━━━ Data in this exercise ━━━

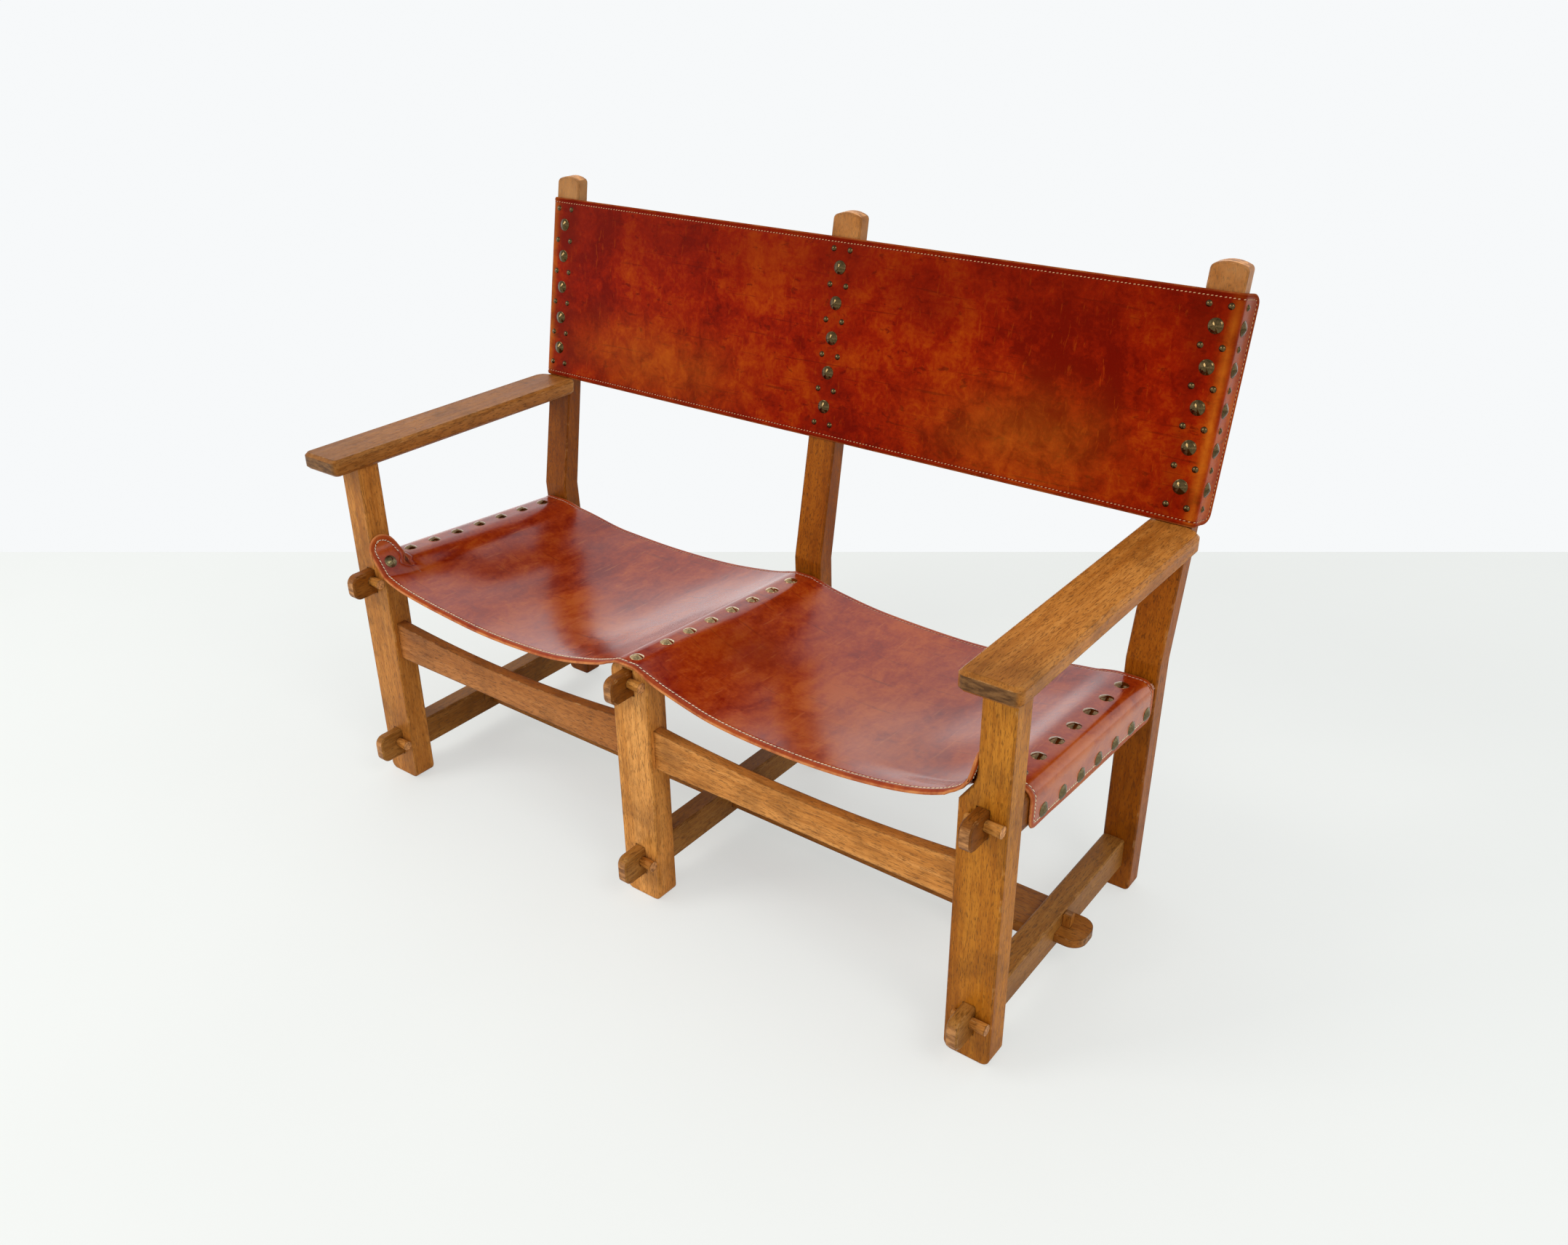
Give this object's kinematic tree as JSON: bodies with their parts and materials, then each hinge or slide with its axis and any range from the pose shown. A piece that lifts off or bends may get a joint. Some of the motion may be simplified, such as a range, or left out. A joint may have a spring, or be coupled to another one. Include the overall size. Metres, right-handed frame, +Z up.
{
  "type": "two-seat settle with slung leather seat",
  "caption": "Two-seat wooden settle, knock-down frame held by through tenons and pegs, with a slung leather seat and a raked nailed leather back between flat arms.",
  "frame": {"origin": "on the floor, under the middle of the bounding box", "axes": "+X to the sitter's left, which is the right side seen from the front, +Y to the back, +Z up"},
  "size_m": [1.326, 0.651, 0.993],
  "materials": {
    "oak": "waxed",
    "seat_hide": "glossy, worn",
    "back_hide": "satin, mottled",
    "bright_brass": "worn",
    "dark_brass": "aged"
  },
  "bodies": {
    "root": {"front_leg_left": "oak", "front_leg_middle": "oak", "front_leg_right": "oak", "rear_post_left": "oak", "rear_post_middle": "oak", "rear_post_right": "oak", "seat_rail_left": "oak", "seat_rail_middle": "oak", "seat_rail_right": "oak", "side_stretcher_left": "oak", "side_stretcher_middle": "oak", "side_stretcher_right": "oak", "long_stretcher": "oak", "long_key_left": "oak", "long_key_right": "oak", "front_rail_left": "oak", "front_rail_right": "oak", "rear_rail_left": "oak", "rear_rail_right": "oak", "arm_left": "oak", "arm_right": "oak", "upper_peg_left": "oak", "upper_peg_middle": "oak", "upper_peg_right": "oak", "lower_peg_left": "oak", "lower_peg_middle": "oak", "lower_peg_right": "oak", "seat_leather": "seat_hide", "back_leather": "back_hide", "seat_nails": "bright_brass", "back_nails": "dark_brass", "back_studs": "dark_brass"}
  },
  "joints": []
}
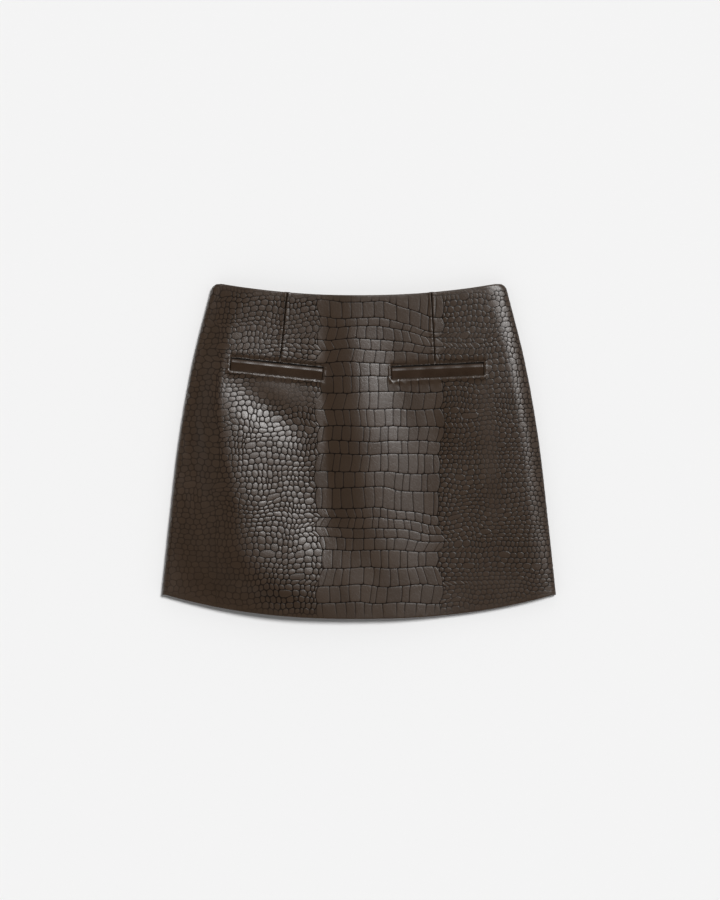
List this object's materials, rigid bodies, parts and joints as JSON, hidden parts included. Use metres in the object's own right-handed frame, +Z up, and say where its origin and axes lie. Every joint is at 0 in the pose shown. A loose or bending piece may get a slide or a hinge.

━━━

__Problem to work on__. Output the listing above exactly as it appears.

__Solution for this exercise__.
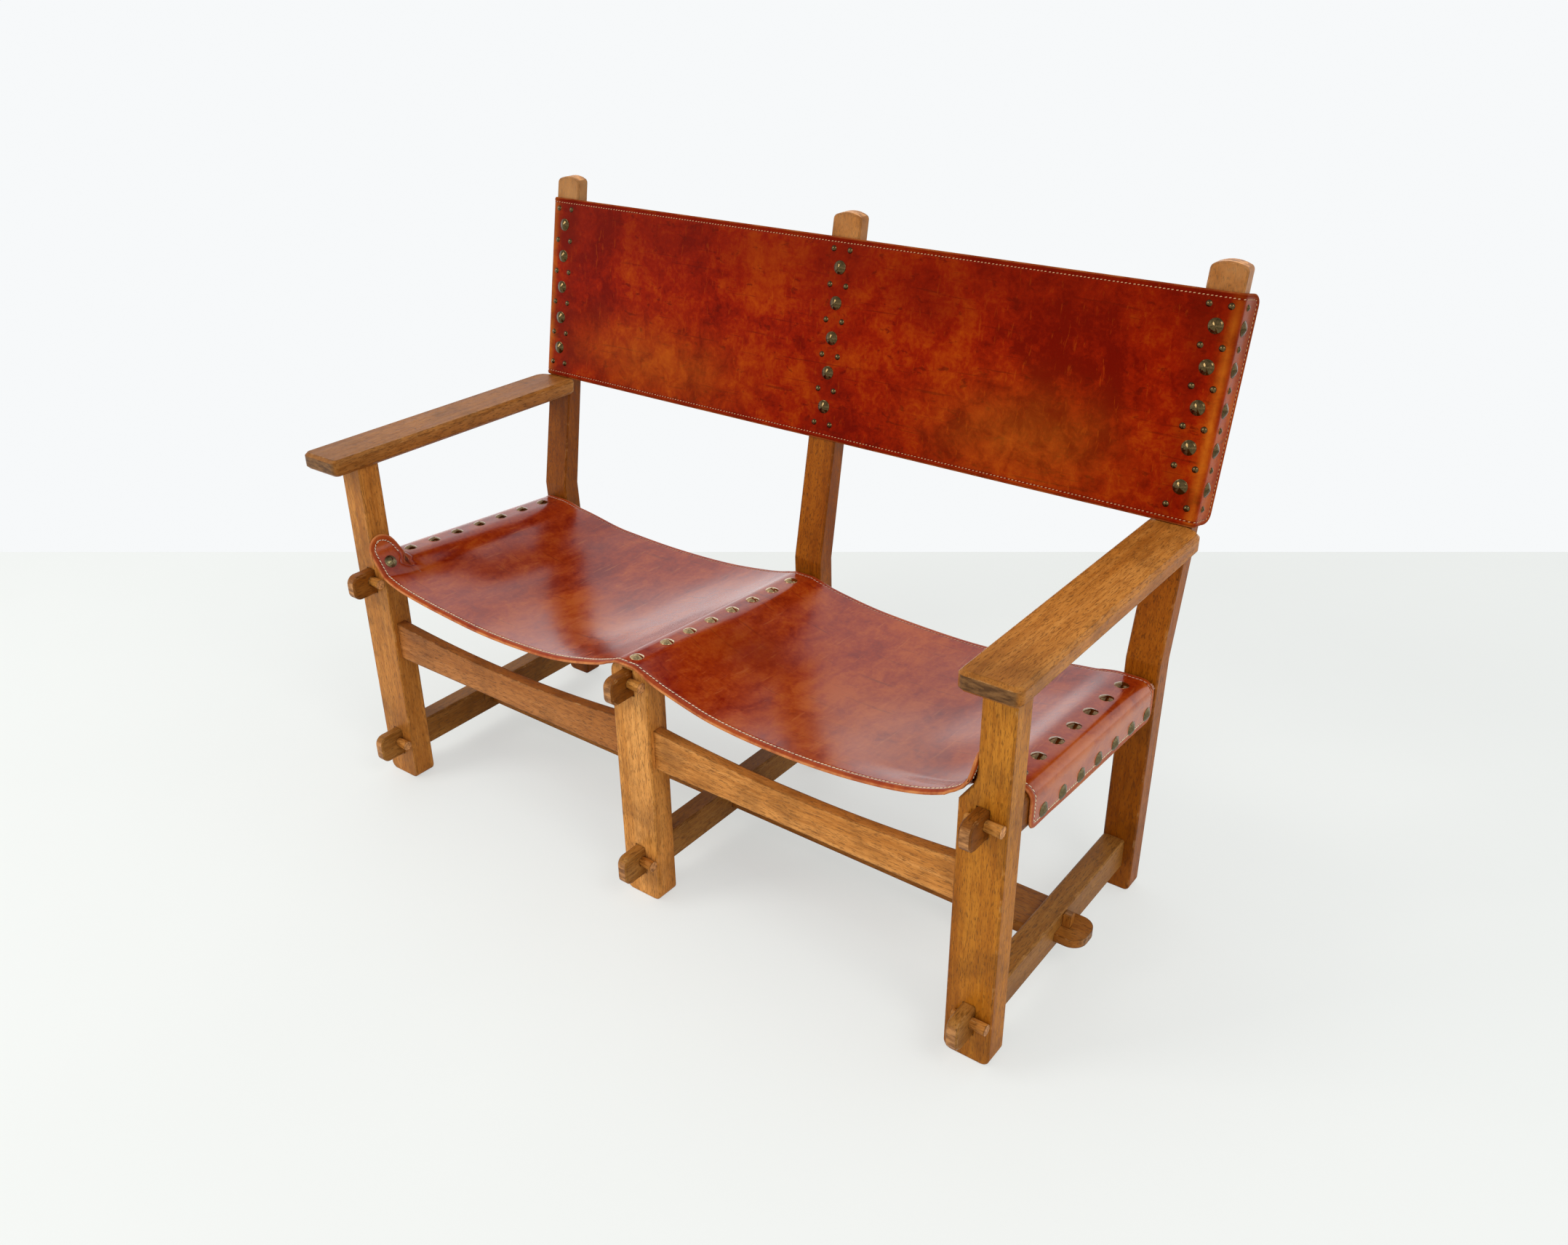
Give this object's kinematic tree as JSON: bodies with their parts and materials, then each hinge or slide with its axis and any range from the pose shown. A piece that lifts off or bends may get a joint. Some of the motion may be simplified, such as a range, or left out. A joint may have a spring, or be coupled to another one. Include the overall size. Metres, right-handed frame, +Z up.
{
  "type": "two-seat settle with slung leather seat",
  "caption": "Two-seat wooden settle, knock-down frame held by through tenons and pegs, with a slung leather seat and a raked nailed leather back between flat arms.",
  "frame": {"origin": "on the floor, under the middle of the bounding box", "axes": "+X to the sitter's left, which is the right side seen from the front, +Y to the back, +Z up"},
  "size_m": [1.326, 0.651, 0.993],
  "materials": {
    "oak": "waxed",
    "seat_hide": "glossy, worn",
    "back_hide": "satin, mottled",
    "bright_brass": "worn",
    "dark_brass": "aged"
  },
  "bodies": {
    "root": {"front_leg_left": "oak", "front_leg_middle": "oak", "front_leg_right": "oak", "rear_post_left": "oak", "rear_post_middle": "oak", "rear_post_right": "oak", "seat_rail_left": "oak", "seat_rail_middle": "oak", "seat_rail_right": "oak", "side_stretcher_left": "oak", "side_stretcher_middle": "oak", "side_stretcher_right": "oak", "long_stretcher": "oak", "long_key_left": "oak", "long_key_right": "oak", "front_rail_left": "oak", "front_rail_right": "oak", "rear_rail_left": "oak", "rear_rail_right": "oak", "arm_left": "oak", "arm_right": "oak", "upper_peg_left": "oak", "upper_peg_middle": "oak", "upper_peg_right": "oak", "lower_peg_left": "oak", "lower_peg_middle": "oak", "lower_peg_right": "oak", "seat_leather": "seat_hide", "back_leather": "back_hide", "seat_nails": "bright_brass", "back_nails": "dark_brass", "back_studs": "dark_brass"}
  },
  "joints": []
}
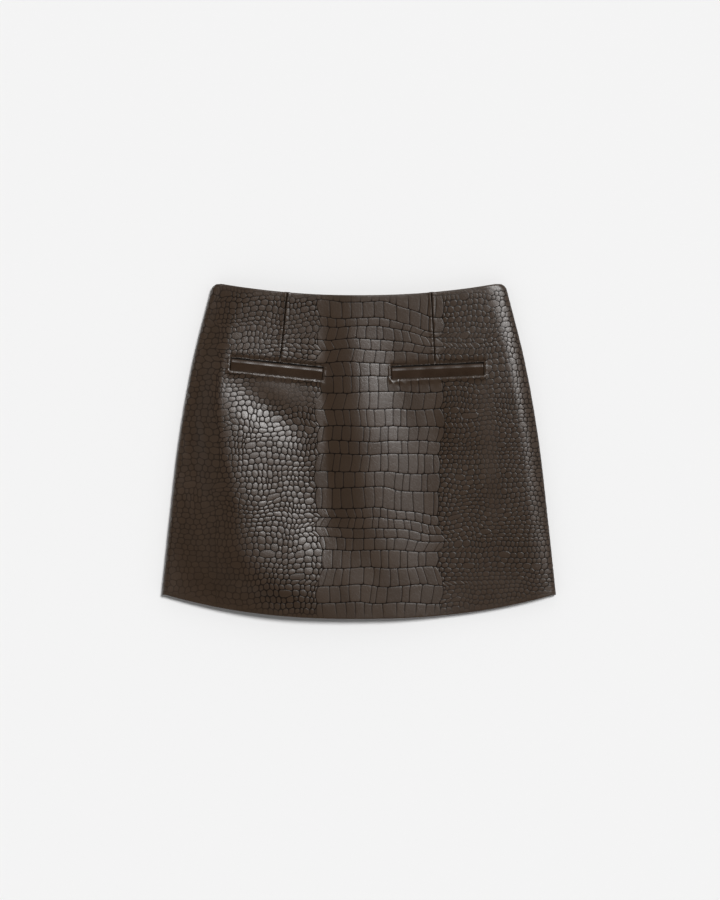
List this object's materials, rigid bodies, parts and joints as JSON, hidden parts included. Use metres in the object's own right-handed frame, +Z up, and say where its origin and axes lie. Every joint is at 0 in the pose shown. A loose or bending piece may get a slide or a hinge.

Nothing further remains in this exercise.